Our matching gift program allows an employee to make a gift, use the receipt as proof and then request a matching amount from KeyBank, which is sent directly to the organization. Through this Matching Gift Program, employees have a say in how and where we give. In 2014, we contributed nearly $4 million through employee gifts, matching corporate contributions and United Way fundraising.

Q: Peter Drucker once said that “culture eats strategy for breakfast.” How important are policies and incentives to creating a culture of service at KeyBank?

A: Business strategies grounded in solid, long-standing values are always superior to strategies that are merely opportunistic or that view customers as mere “transactions.” Setting the tone at the top is extremely important. From the CEO down, we expect and foster a culture of service, as well as a commitment to diversity and inclusion, among our 14,000 employees. The “shadow of the leader” is a very real concept at Key, and our leaders are heavily involved in their communities. We purposefully hire, promote and retain those who are invested in building thriving communities, and select questions we ask potential leaders during interviews revolve around the importance of community service. At any given time, there are dozens of service and volunteer initiatives throughout the bank.

We intentionally established a structure that supports our values when we launched a Corporate Responsibility department in 2012. Created by our CEO Beth Mooney and led by Executive Vice President Bruce Murphy, the department includes the bank’s philanthropy, volunteerism, sustainability, diversity and inclusion, and Community Reinvestment Act initiatives.

The Corporate Responsibility department influences all segments of the bank. It provides both expert leadership and direct guidance on how best to invest in our people and the planet and how we can achieve profits responsibly. The department aligns the conduct of the entire bank in a way that produces an industry standard for responsible banking. In the end, we see a competitive advantage in the marketplace because we are a responsible business partner.
Q: How did you choose which policies and incentives were the right fit for KeyBank?

A: All of our policies support our purpose of “helping our clients and communities thrive.” Let me give you an example of a recent policy that directly supports our value of diversity: Valuing diversity and fostering an environment of inclusion are among Key’s highest strategic priorities. We believe that diverse individuals bring with them unique backgrounds, experiences and ideas, which make KeyBank stronger. The lenses of diversity and inclusion are considered when we recruit talented employees, invest in our communities, engage in grant-making, volunteer, develop vendor partnerships and reach out to customers.

Two years ago, the Foundation carefully looked at specific practices of certain nonprofits that directly opposed Key’s values and policies related to inclusion. In June 2013, the KeyBank Foundation Board adopted a non-discrimination policy, stating that, “KeyBank Foundation shall not make any grants, whether through its employee matching gift program or otherwise, to charitable organizations that discriminate against individuals on the basis of race, color, religion, national origin, age, gender, gender identity, disability, or sexual orientation.” This decision demonstrates our continuing corporate commitment to advancing the concept of inclusion.
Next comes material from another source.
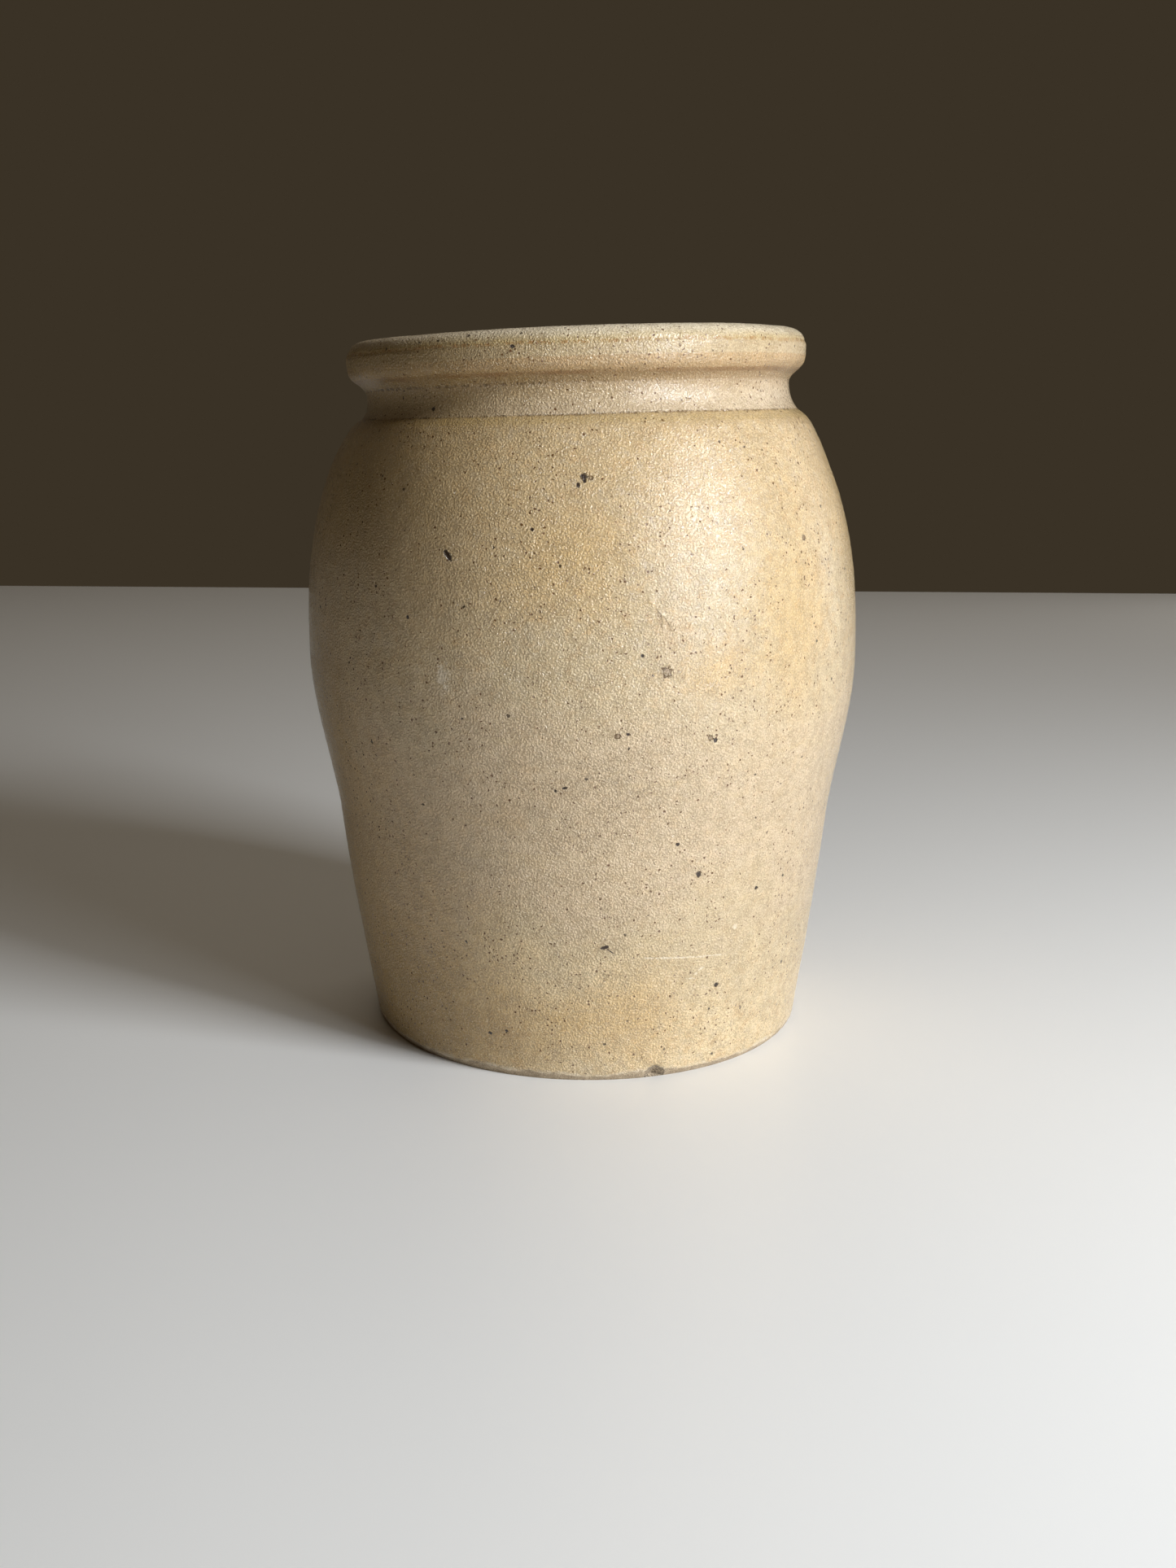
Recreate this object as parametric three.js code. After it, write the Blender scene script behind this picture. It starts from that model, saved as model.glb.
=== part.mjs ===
// A salt-glazed stoneware jar, used as a vase: flat foot, straight lower wall,
// full belly, rounded shoulder, short grooved neck and a heavy rolled collar.
// Millimetres, +Z up, origin at the middle of the flat underside.
//
// The potter built it in stages, and each stage is one closed solid here.
// They rest on each other at flat joints:
//   base_slab, lower_wall, belly_wall, shoulder_wall, neck_band, rim_collar
import * as THREE from "three";

// ---------------------------------------------------------------- heights
const HEIGHT = 235;          // rim above the underside, at the middle of the mouth
const FLOOR = 10;            // thickness of the base slab
const KINK = 78;             // where the lower wall was joined to the belly
const BELLY = 131;           // widest level
const SHOULDER = 203;        // where the shoulder starts to round over
const CREASE = 209.6;        // sharp line between shoulder and neck
const GROOVE = 217;          // narrowest level of the neck, where a cover string ties
const COLLAR = 219;          // underside of the collar

// ------------------------------------------------------------ outer radii
const FOOT_RADIUS = 75.4;    // wall just above the bevelled foot
const KINK_RADIUS = 85.9;
const BELLY_RADIUS = 94;
const SHOULDER_RADIUS = 79;
const CREASE_RADIUS = 73.1;
const GROOVE_RADIUS = 70.5;
const NECK_TOP_RADIUS = 70.9;
const UNDERSIDE_RADIUS = 72.8; // where the hollow under the collar turns into its round
const COLLAR_RADIUS = 76.4;

// ------------------------- slopes of the outside, radius per unit of height
const LOWER_BULGE = 0.03;    // how much the lower wall's slope eases from foot to kink
const KINK_SLOPE = 0.15;     // just above the kink
const SHOULDER_SLOPE = -0.55;
const SHOULDER_END_SLOPE = -1.7;
const NECK_SLOPE = -0.85;    // just above the crease
const NECK_TOP_SLOPE = 0.45;
const UNDERSIDE_SLOPE = 1.3; // steepest part of the collar's underside

// ------------------------------------------- wall, bevel and edge rounding
const WALL = 8;              // wall of the belly and of the lower wall
const MOUTH_RADIUS = 64.6;   // inside of the neck and of the collar
const MOUTH_FLARE = 0.6;     // how much the mouth opens out at the rim and over the shoulder
const NECK_BORE = 64;        // inside of the neck at its narrowest
const FOOT_BEVEL = 2;        // height of the bevel round the foot
const FOOT_INSET = 1.2;      // how far the bevel cuts in
const FILLET_REACH = 9;      // inner corner between wall and floor
const FILLET_RISE = 14;
const FILLET_SLOPE = 1.6;    // slope of the fillet where it meets the floor
const INNER_NECK_SLOPE = 0.2; // slope of the bore above and below its narrowest level
const UNDERSIDE_RISE = 2.2;  // height of the hollow under the collar
const BAND_LOW = 7.2;        // the collar turns upright this far above its underside
const RIM_OUTER_ROUND = 6;
const RIM_INNER_ROUND = 3.2;

// ------------------------------------- how far the hand-made jar is askew
const LEAN = 0.0145;         // sideways drift of the axis towards -X, per unit of height
const NECK_SHIFT = 1.55;     // further shift of the neck and collar towards -X
const SHIFT_START = 200;
const SHIFT_END = 228;
const RIM_TILT = 0.039;      // rise of the neck and collar towards +X, per unit of X
const TILT_START = 191;
const TILT_END = 218;

const SEGMENTS = 56;         // round the jar
const CURVE_STEPS = 5;       // along each curve of an outline
const ROUND_STEPS = 3;       // along each rounded edge

// A station is a point on an outline and the slope of the radius there.
function station(radius, height, slope = 0) {
  return { radius, height, slope };
}

// Points of the smooth curve through two stations.
function sweep(from, to, steps = CURVE_STEPS) {
  const third = (to.height - from.height) / 3;
  const curve = new THREE.CubicBezierCurve(
    new THREE.Vector2(from.radius, from.height),
    new THREE.Vector2(from.radius + from.slope * third, from.height + third),
    new THREE.Vector2(to.radius - to.slope * third, to.height - third),
    new THREE.Vector2(to.radius, to.height),
  );
  return curve.getPoints(steps);
}

// Points of a quarter round between an upright face and a level one.
function quarterRound(centreRadius, centreHeight, size, fromAngle, toAngle) {
  const curve = new THREE.EllipseCurve(
    centreRadius, centreHeight, size, size, fromAngle, toAngle, toAngle < fromAngle);
  return curve.getPoints(ROUND_STEPS);
}

// The outline as one list, without the points that two stretches share.
function join(...stretches) {
  const points = [];
  for (const point of stretches.flat()) {
    const last = points.at(-1);
    if (!last || last.distanceTo(point) > 1e-6) {
      points.push(point);
    }
  }
  return points;
}

// Moves a point of the true-running jar to its place in the leaning one.
function settle(x, z) {
  const shift = LEAN * z + NECK_SHIFT * THREE.MathUtils.smoothstep(z, SHIFT_START, SHIFT_END);
  const leaned = x - shift;
  const rise = RIM_TILT * leaned * THREE.MathUtils.smoothstep(z, TILT_START, TILT_END);
  return [leaned, z + rise];
}

// Turns an outline about the axis, sets it upright, and lets it lean.
function turn(name, outline, colour, roughness) {
  const geometry = new THREE.LatheGeometry(outline, SEGMENTS);
  geometry.rotateX(Math.PI / 2);
  const position = geometry.attributes.position;
  for (let i = 0; i < position.count; i += 1) {
    const [x, z] = settle(position.getX(i), position.getZ(i));
    position.setX(i, x);
    position.setZ(i, z);
  }
  geometry.computeVertexNormals();
  const material = new THREE.MeshStandardMaterial({ color: colour, roughness, metalness: 0 });
  const mesh = new THREE.Mesh(geometry, material);
  mesh.name = name;
  return mesh;
}

// ------------------------------------------------------- shared stations
// The inside follows the outside at the thickness of the wall.
const lowerSlope = (KINK_RADIUS - FOOT_RADIUS) / (KINK - FOOT_BEVEL);
const slabTopRadius = FOOT_RADIUS + lowerSlope * (FLOOR - FOOT_BEVEL);
const slabTop = station(slabTopRadius, FLOOR, lowerSlope + LOWER_BULGE);
const kinkBelow = station(KINK_RADIUS, KINK, lowerSlope - LOWER_BULGE);
const kinkAbove = station(KINK_RADIUS, KINK, KINK_SLOPE);
const belly = station(BELLY_RADIUS, BELLY);
const shoulder = station(SHOULDER_RADIUS, SHOULDER, SHOULDER_SLOPE);
const shoulderEnd = station(CREASE_RADIUS, CREASE, SHOULDER_END_SLOPE);
const crease = station(CREASE_RADIUS, CREASE, NECK_SLOPE);
const groove = station(GROOVE_RADIUS, GROOVE);
const neckTop = station(NECK_TOP_RADIUS, COLLAR, NECK_TOP_SLOPE);

const innerFoot = station(slabTopRadius - WALL + lowerSlope * FILLET_RISE, FLOOR + FILLET_RISE, lowerSlope);
const innerKink = station(KINK_RADIUS - WALL, KINK, lowerSlope);
const innerKinkAbove = station(KINK_RADIUS - WALL, KINK, KINK_SLOPE);
const innerBelly = station(BELLY_RADIUS - WALL, BELLY);
const innerShoulder = station(SHOULDER_RADIUS - WALL, SHOULDER, SHOULDER_SLOPE);
const innerCrease = station(MOUTH_RADIUS + MOUTH_FLARE, CREASE, -INNER_NECK_SLOPE);
const innerGroove = station(NECK_BORE, GROOVE);
const innerCollar = station(MOUTH_RADIUS, COLLAR, INNER_NECK_SLOPE);

// ---------------------------------------------------------------- outlines
// Each outline runs up the outside and back down the inside.
function baseSlab() {
  const outline = [
    new THREE.Vector2(0, 0),
    new THREE.Vector2(FOOT_RADIUS - FOOT_INSET, 0),
    new THREE.Vector2(FOOT_RADIUS, FOOT_BEVEL),
    new THREE.Vector2(slabTopRadius, FLOOR),
    new THREE.Vector2(innerFoot.radius - FILLET_REACH, FLOOR),
    new THREE.Vector2(0, FLOOR),
  ];
  return turn("base_slab", outline, 0x8d857a, 0.8);
}

function lowerWall() {
  const toe = station(innerFoot.radius - FILLET_REACH, FLOOR, FILLET_SLOPE);
  const outside = sweep(slabTop, kinkBelow);
  const inside = sweep(innerKink, innerFoot);
  const fillet = sweep(innerFoot, toe, ROUND_STEPS);
  const outline = join(outside, inside, fillet, [outside[0]]);
  return turn("lower_wall", outline, 0xa89878, 0.45);
}

function bellyWall() {
  const outside = sweep(kinkAbove, belly);
  const inside = sweep(innerBelly, innerKinkAbove);
  return turn("belly_wall", join(outside, inside, [outside[0]]), 0xad9873, 0.4);
}

function shoulderWall() {
  const outside = join(sweep(belly, shoulder), sweep(shoulder, shoulderEnd, ROUND_STEPS));
  const inside = join(sweep(innerCrease, innerShoulder, ROUND_STEPS), sweep(innerShoulder, innerBelly));
  return turn("shoulder_wall", join(outside, inside, [outside[0]]), 0xb39a66, 0.38);
}

function neckBand() {
  const outside = join(sweep(crease, groove, ROUND_STEPS), sweep(groove, neckTop, ROUND_STEPS));
  const inside = join(
    sweep(innerCollar, innerGroove, ROUND_STEPS),
    sweep(innerGroove, innerCrease, ROUND_STEPS),
  );
  return turn("neck_band", join(outside, inside, [outside[0]]), 0xa9957a, 0.35);
}

function rimCollar() {
  const underside = station(UNDERSIDE_RADIUS, COLLAR + UNDERSIDE_RISE, UNDERSIDE_SLOPE);
  const bandLow = station(COLLAR_RADIUS, COLLAR + BAND_LOW);
  const bandHigh = station(COLLAR_RADIUS, HEIGHT - RIM_OUTER_ROUND);
  const innerRim = station(MOUTH_RADIUS + MOUTH_FLARE, HEIGHT - RIM_INNER_ROUND);
  const outline = join(
    sweep(neckTop, underside, 2),
    sweep(underside, bandLow, 4),
    sweep(bandLow, bandHigh, 2),
    quarterRound(COLLAR_RADIUS - RIM_OUTER_ROUND, bandHigh.height, RIM_OUTER_ROUND, 0, Math.PI / 2),
    quarterRound(innerRim.radius + RIM_INNER_ROUND, innerRim.height, RIM_INNER_ROUND, Math.PI / 2, Math.PI),
    sweep(innerRim, innerCollar, 2),
  );
  return turn("rim_collar", join(outline, [outline[0]]), 0xad9a78, 0.4);
}

const jar = new THREE.Group();
jar.add(baseSlab(), lowerWall(), bellyWall(), shoulderWall(), neckBand(), rimCollar());

export default jar;
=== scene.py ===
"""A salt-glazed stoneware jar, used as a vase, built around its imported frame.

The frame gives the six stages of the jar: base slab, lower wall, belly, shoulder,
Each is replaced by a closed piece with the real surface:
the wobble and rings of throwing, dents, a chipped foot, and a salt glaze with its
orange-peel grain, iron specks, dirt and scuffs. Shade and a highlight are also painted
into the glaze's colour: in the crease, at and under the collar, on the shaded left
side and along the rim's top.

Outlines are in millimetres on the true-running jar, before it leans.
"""
import math

import bpy
import numpy as np
from mathutils import Matrix, Vector


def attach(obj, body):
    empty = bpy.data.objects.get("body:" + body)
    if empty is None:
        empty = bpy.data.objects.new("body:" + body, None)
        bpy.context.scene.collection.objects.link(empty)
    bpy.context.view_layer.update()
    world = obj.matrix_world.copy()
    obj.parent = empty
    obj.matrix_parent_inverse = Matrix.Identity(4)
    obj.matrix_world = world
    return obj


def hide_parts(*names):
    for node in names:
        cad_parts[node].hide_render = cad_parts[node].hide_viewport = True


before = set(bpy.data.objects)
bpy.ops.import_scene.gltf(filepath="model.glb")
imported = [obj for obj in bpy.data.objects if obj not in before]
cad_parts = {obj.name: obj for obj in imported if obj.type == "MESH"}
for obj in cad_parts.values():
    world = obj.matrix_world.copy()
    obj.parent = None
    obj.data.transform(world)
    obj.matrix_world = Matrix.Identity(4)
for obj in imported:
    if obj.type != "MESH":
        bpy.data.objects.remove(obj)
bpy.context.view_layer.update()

MM = 0.001
TINY = 0.01
TURN = 2 * math.pi

# --------------------------------------------------------------- dimensions, mm
HEIGHT = 235.0
FLOOR = 10.0
KINK = 78.0
BELLY = 131.0
SHOULDER = 203.0
CREASE = 209.6
GROOVE = 217.0
COLLAR = 219.0
UNDERSIDE = 221.2
UNDER_ROUND = 224.0
BAND_LOW = 226.4

FOOT_RADIUS = 75.4
KINK_RADIUS = 85.9
BELLY_RADIUS = 94.0
SHOULDER_RADIUS = 79.0
CREASE_RADIUS = 73.1
GROOVE_RADIUS = 70.5
NECK_TOP_RADIUS = 70.9
UNDERSIDE_RADIUS = 72.8
COLLAR_RADIUS = 76.4
MOUTH_RADIUS = 64.6
NECK_BORE = 64.0
WALL = 8.0

FOOT_BEVEL = 2.0
FOOT_INSET = 1.2
FILLET_REACH = 9.0
FILLET_RISE = 14.0
RIM_OUTER_ROUND = 6.0
RIM_INNER_ROUND = 3.6
LOWER_SLOPE = (KINK_RADIUS - FOOT_RADIUS) / (KINK - FOOT_BEVEL)
SLAB_TOP_RADIUS = FOOT_RADIUS + LOWER_SLOPE * (FLOOR - FOOT_BEVEL)
INNER_FOOT_RADIUS = SLAB_TOP_RADIUS - WALL + LOWER_SLOPE * FILLET_RISE
TOE_RADIUS = INNER_FOOT_RADIUS - FILLET_REACH

# How far the hand-made jar is askew.
LEAN = 0.0145
NECK_SHIFT = 1.55
SHIFT_START, SHIFT_END = 200.0, 228.0
RIM_TILT = 0.039
TILT_START, TILT_END = 191.0, 218.0

# --------------------------------------------------------------- mesh fineness
COLUMNS = 600
OUTSIDE_STEP = 1.0
EDGE_STEP = 0.55
INSIDE_STEP = 2.6
DISC_STEP = 4.0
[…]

Q: Did you struggle with any policy or incentive at first?

A: Recently, we have been challenged with aggregating and quantifying the good work our 14,000 employees are doing. We know we are helping clients and communities thrive, and celebrating this is important to us, but it has been difficult to track. That’s why, at the end of last year, we decided to use new software that will allow our employees to share with us their good works and allow us to reward their volunteerism. We’re proud of our employees, and we want them to know just how much they are valued. We look forward to the full deployment of this system in 2015 and to sharing how the incentive program has been received.

Q: What inspired you to pursue a career in corporate citizenship and what inspires you in the day-to-day of your job?

A: To pinpoint an event, day, or time is difficult, so I must attribute my life approach to my upbringing. Throughout my entire career, I have been inspired to volunteerism and community service. It’s a part of the very way I live and operate. You could ask others who know me and they would say I’m a relationship person – people are extremely important to me. I know that building connections are the way to create change.

Long before I came to Key, I had a track record in community affairs and was a champion of civic vitality, which is part of the reason I was offered the job. To me, affecting change is about going directly to where the need is greatest and serving there. When you care deeply and are deeply connected, you can put the right policies and people in place with greater speed and efficiency. To see transformation happen – in individual lives, as well as institutions – is exciting to me and constantly keeps me inspired.